++++ Entries shown ++++
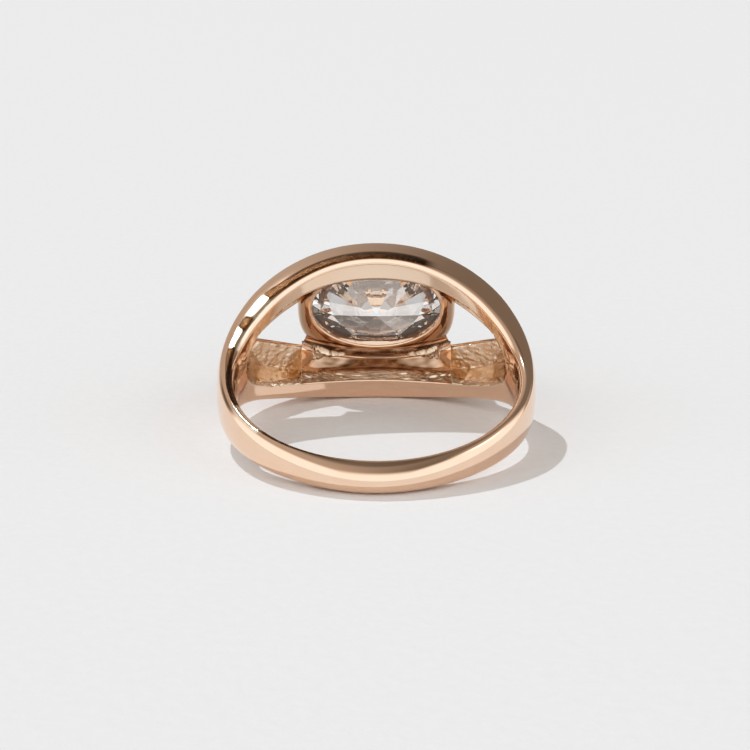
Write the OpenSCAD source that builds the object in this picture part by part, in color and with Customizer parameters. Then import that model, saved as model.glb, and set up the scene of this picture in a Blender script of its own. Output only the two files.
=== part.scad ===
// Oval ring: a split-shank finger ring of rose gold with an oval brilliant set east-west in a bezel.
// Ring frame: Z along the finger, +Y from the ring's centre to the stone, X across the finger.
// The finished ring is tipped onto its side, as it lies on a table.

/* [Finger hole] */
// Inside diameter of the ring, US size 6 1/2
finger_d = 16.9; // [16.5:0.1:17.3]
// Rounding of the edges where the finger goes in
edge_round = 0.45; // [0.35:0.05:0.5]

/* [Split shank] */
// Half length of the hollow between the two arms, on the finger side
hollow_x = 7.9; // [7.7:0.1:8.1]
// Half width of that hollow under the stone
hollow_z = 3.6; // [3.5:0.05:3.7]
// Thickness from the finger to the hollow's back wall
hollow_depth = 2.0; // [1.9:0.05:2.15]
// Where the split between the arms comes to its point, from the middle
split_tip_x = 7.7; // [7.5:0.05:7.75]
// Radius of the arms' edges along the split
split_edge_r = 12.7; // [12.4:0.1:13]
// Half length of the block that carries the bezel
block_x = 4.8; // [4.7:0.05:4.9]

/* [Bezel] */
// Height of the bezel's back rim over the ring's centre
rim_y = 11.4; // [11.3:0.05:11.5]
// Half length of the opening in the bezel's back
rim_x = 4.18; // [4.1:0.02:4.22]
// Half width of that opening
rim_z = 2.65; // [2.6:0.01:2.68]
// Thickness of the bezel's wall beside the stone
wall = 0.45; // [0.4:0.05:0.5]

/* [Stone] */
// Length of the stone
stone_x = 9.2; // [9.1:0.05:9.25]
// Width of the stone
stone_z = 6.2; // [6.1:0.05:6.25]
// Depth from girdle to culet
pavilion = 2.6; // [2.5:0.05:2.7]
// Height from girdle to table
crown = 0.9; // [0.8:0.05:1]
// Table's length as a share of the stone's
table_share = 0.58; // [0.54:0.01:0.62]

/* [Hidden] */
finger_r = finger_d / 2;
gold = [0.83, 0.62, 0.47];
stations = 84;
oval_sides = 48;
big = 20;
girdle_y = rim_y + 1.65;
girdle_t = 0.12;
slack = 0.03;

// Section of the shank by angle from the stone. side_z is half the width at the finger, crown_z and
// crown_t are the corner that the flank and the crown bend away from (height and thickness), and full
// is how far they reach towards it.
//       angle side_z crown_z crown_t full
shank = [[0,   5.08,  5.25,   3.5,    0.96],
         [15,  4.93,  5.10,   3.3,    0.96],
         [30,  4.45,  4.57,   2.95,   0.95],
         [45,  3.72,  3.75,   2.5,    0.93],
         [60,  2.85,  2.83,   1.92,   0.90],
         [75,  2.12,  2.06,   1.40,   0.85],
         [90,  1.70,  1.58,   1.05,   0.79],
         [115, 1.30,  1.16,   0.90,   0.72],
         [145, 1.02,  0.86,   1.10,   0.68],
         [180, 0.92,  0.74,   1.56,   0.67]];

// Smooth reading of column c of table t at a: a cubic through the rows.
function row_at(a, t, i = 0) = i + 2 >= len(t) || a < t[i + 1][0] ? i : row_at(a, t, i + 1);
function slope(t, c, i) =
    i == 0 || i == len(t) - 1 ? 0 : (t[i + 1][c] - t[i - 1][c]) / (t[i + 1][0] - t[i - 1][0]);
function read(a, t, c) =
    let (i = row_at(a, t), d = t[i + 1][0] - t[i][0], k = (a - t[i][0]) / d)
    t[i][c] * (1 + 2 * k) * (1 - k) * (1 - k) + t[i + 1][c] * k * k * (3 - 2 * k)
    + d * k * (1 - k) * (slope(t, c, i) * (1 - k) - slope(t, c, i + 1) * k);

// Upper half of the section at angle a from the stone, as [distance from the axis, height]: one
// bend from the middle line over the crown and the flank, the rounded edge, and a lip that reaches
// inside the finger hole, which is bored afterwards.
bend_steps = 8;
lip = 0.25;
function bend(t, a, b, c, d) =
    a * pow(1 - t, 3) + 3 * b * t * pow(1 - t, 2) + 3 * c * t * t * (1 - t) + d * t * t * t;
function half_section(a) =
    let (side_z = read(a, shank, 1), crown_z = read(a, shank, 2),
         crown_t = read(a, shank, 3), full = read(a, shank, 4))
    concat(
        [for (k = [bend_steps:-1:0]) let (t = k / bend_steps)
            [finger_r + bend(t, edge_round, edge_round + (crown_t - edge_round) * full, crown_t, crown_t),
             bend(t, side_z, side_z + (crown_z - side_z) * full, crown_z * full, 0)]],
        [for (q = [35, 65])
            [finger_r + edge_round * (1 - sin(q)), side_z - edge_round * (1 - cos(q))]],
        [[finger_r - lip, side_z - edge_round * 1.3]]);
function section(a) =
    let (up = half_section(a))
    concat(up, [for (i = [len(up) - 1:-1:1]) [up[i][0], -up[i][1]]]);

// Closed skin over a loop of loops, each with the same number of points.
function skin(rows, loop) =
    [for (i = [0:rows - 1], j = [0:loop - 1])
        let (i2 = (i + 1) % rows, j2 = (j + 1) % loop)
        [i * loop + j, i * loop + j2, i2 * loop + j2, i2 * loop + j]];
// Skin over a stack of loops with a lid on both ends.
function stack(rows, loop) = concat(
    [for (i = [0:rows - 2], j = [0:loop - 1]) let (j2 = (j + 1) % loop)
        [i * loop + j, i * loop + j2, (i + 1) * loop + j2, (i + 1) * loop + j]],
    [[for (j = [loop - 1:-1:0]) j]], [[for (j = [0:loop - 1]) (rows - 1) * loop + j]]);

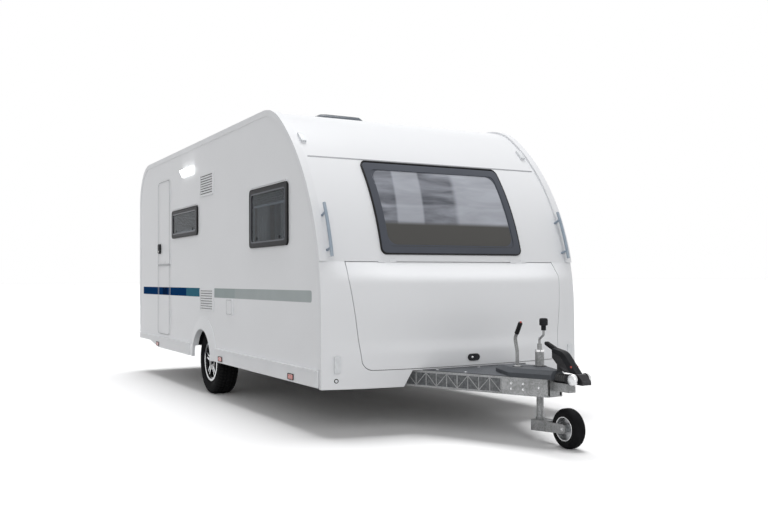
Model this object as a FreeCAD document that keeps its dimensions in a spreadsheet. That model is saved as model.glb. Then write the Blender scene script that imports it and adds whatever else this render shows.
++++
**What needs to be done:** Extract all the material, leaving every line as it is.

**Exercise result:**
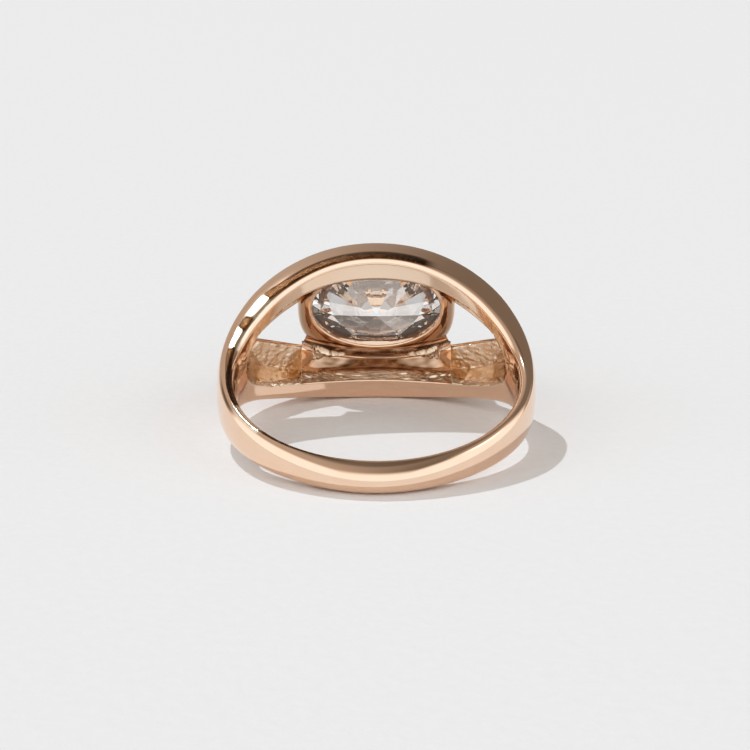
Write the OpenSCAD source that builds the object in this picture part by part, in color and with Customizer parameters. Then import that model, saved as model.glb, and set up the scene of this picture in a Blender script of its own. Output only the two files.
=== part.scad ===
// Oval ring: a split-shank finger ring of rose gold with an oval brilliant set east-west in a bezel.
// Ring frame: Z along the finger, +Y from the ring's centre to the stone, X across the finger.
// The finished ring is tipped onto its side, as it lies on a table.

/* [Finger hole] */
// Inside diameter of the ring, US size 6 1/2
finger_d = 16.9; // [16.5:0.1:17.3]
// Rounding of the edges where the finger goes in
edge_round = 0.45; // [0.35:0.05:0.5]

/* [Split shank] */
// Half length of the hollow between the two arms, on the finger side
hollow_x = 7.9; // [7.7:0.1:8.1]
// Half width of that hollow under the stone
hollow_z = 3.6; // [3.5:0.05:3.7]
// Thickness from the finger to the hollow's back wall
hollow_depth = 2.0; // [1.9:0.05:2.15]
// Where the split between the arms comes to its point, from the middle
split_tip_x = 7.7; // [7.5:0.05:7.75]
// Radius of the arms' edges along the split
split_edge_r = 12.7; // [12.4:0.1:13]
// Half length of the block that carries the bezel
block_x = 4.8; // [4.7:0.05:4.9]

/* [Bezel] */
// Height of the bezel's back rim over the ring's centre
rim_y = 11.4; // [11.3:0.05:11.5]
// Half length of the opening in the bezel's back
rim_x = 4.18; // [4.1:0.02:4.22]
// Half width of that opening
rim_z = 2.65; // [2.6:0.01:2.68]
// Thickness of the bezel's wall beside the stone
wall = 0.45; // [0.4:0.05:0.5]

/* [Stone] */
// Length of the stone
stone_x = 9.2; // [9.1:0.05:9.25]
// Width of the stone
stone_z = 6.2; // [6.1:0.05:6.25]
// Depth from girdle to culet
pavilion = 2.6; // [2.5:0.05:2.7]
// Height from girdle to table
crown = 0.9; // [0.8:0.05:1]
// Table's length as a share of the stone's
table_share = 0.58; // [0.54:0.01:0.62]

/* [Hidden] */
finger_r = finger_d / 2;
gold = [0.83, 0.62, 0.47];
stations = 84;
oval_sides = 48;
big = 20;
girdle_y = rim_y + 1.65;
girdle_t = 0.12;
slack = 0.03;

// Section of the shank by angle from the stone. side_z is half the width at the finger, crown_z and
// crown_t are the corner that the flank and the crown bend away from (height and thickness), and full
// is how far they reach towards it.
//       angle side_z crown_z crown_t full
shank = [[0,   5.08,  5.25,   3.5,    0.96],
         [15,  4.93,  5.10,   3.3,    0.96],
         [30,  4.45,  4.57,   2.95,   0.95],
         [45,  3.72,  3.75,   2.5,    0.93],
         [60,  2.85,  2.83,   1.92,   0.90],
         [75,  2.12,  2.06,   1.40,   0.85],
         [90,  1.70,  1.58,   1.05,   0.79],
         [115, 1.30,  1.16,   0.90,   0.72],
         [145, 1.02,  0.86,   1.10,   0.68],
         [180, 0.92,  0.74,   1.56,   0.67]];

// Smooth reading of column c of table t at a: a cubic through the rows.
function row_at(a, t, i = 0) = i + 2 >= len(t) || a < t[i + 1][0] ? i : row_at(a, t, i + 1);
function slope(t, c, i) =
    i == 0 || i == len(t) - 1 ? 0 : (t[i + 1][c] - t[i - 1][c]) / (t[i + 1][0] - t[i - 1][0]);
function read(a, t, c) =
    let (i = row_at(a, t), d = t[i + 1][0] - t[i][0], k = (a - t[i][0]) / d)
    t[i][c] * (1 + 2 * k) * (1 - k) * (1 - k) + t[i + 1][c] * k * k * (3 - 2 * k)
    + d * k * (1 - k) * (slope(t, c, i) * (1 - k) - slope(t, c, i + 1) * k);

// Upper half of the section at angle a from the stone, as [distance from the axis, height]: one
// bend from the middle line over the crown and the flank, the rounded edge, and a lip that reaches
// inside the finger hole, which is bored afterwards.
bend_steps = 8;
lip = 0.25;
function bend(t, a, b, c, d) =
    a * pow(1 - t, 3) + 3 * b * t * pow(1 - t, 2) + 3 * c * t * t * (1 - t) + d * t * t * t;
function half_section(a) =
    let (side_z = read(a, shank, 1), crown_z = read(a, shank, 2),
         crown_t = read(a, shank, 3), full = read(a, shank, 4))
    concat(
        [for (k = [bend_steps:-1:0]) let (t = k / bend_steps)
            [finger_r + bend(t, edge_round, edge_round + (crown_t - edge_round) * full, crown_t, crown_t),
             bend(t, side_z, side_z + (crown_z - side_z) * full, crown_z * full, 0)]],
        [for (q = [35, 65])
            [finger_r + edge_round * (1 - sin(q)), side_z - edge_round * (1 - cos(q))]],
        [[finger_r - lip, side_z - edge_round * 1.3]]);
function section(a) =
    let (up = half_section(a))
    concat(up, [for (i = [len(up) - 1:-1:1]) [up[i][0], -up[i][1]]]);

// Closed skin over a loop of loops, each with the same number of points.
function skin(rows, loop) =
    [for (i = [0:rows - 1], j = [0:loop - 1])
        let (i2 = (i + 1) % rows, j2 = (j + 1) % loop)
        [i * loop + j, i * loop + j2, i2 * loop + j2, i2 * loop + j]];
// Skin over a stack of loops with a lid on both ends.
function stack(rows, loop) = concat(
    [for (i = [0:rows - 2], j = [0:loop - 1]) let (j2 = (j + 1) % loop)
        [i * loop + j, i * loop + j2, (i + 1) * loop + j2, (i + 1) * loop + j]],
    [[for (j = [loop - 1:-1:0]) j]], [[for (j = [0:loop - 1]) (rows - 1) * loop + j]]);

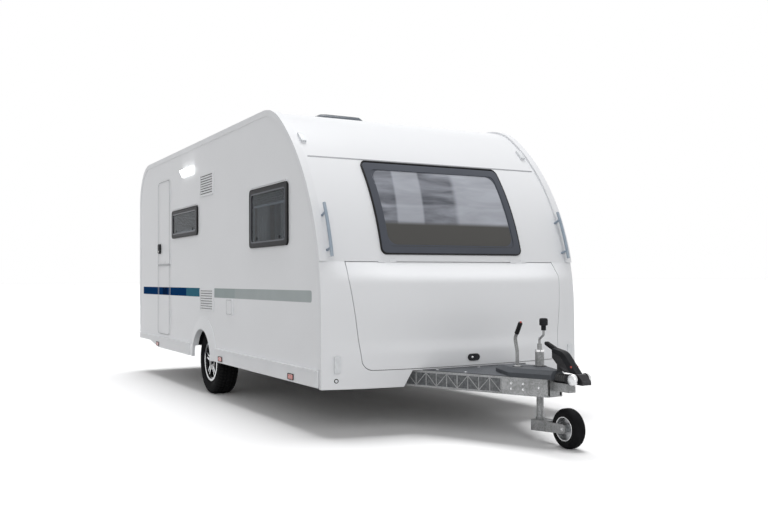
Model this object as a FreeCAD document that keeps its dimensions in a spreadsheet. That model is saved as model.glb. Then write the Blender scene script that imports it and adds whatever else this render shows.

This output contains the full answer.